Tempted to give this a go - is it actually worth the time investment? I don't care that it's long as long as it's rewarding.

>> No.13666205

>>13666117
it genuinely is. all the memes here asides it's definitely worth the investment, some of the ideas hit harder than others but by the end each thread will pay off in an interesting way. also it's pretty self aware that it's treading a thin line between pretentious irreverence and preaching pseud/profound importance and sometimes deals with that in great ways.

>> No.13666234

>>13666205
>>13666117
What this anon said

>> No.13666257

>>13666234
>>13666205
I'll give it a stab then, thanks.

>> No.13666272

Nah you dont need notes desu, if youre really confused about a chapter use litcharts.

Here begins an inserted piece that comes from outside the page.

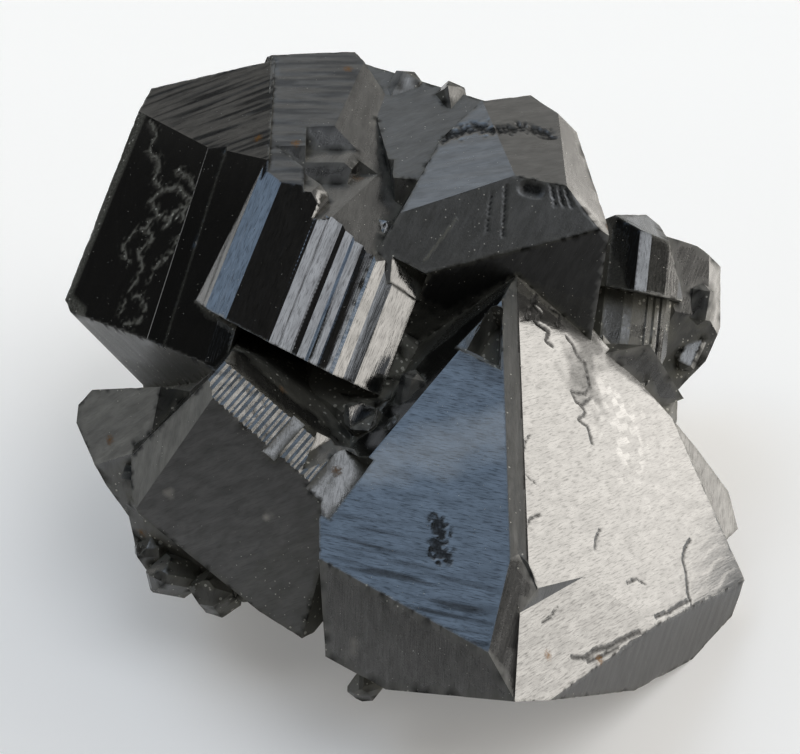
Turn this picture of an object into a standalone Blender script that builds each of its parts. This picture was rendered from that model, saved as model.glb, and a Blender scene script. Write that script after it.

Its a great book op well worth the read

>> No.13666522

>>13662294
Too Late, the master is not in there, Orin dug it up earlier and used it to kill all the people that fucked Avril in defense of his love for his father. The wheelchair assassins torture him with roaches and get the master and use it to destroy America because (obviously) Americans can't help but watch it, US society crumbles to the point of intercontinental war (fighter planes heard flying overheard while Hal sperges out in the Arizona college bathroom) and since Hal didn't watch Infinite Jest while on the DMZ the Wraith stole from Pemulis' ceiling hiding-place he has the purely anti-Entertainment (DMZ) experience of projecting outward without the Entertainment (IJ) experience of generating something inward which are meant to work in conjunction to bring out a happy communicable experience that Hal has lost since ingesting the mold (American techno-capitalist socialization during puberty) and supposedly in the manuscript Ortho Stice's original nickname was the "Wraithness" so maybe while his head was stuck to the window, Himself got into Stice's body, since Stice did feel someone's presence behind him, and "communicates" with Hal by playing against him at the Whataburger through Stice's body and can hear Hal's inner-thoughts, like we read at times but no one else could hear Hal say and just how Himself could hear Gately's mind without him speaking

>> No.13667147

Well, you all did it, time to read IJ again.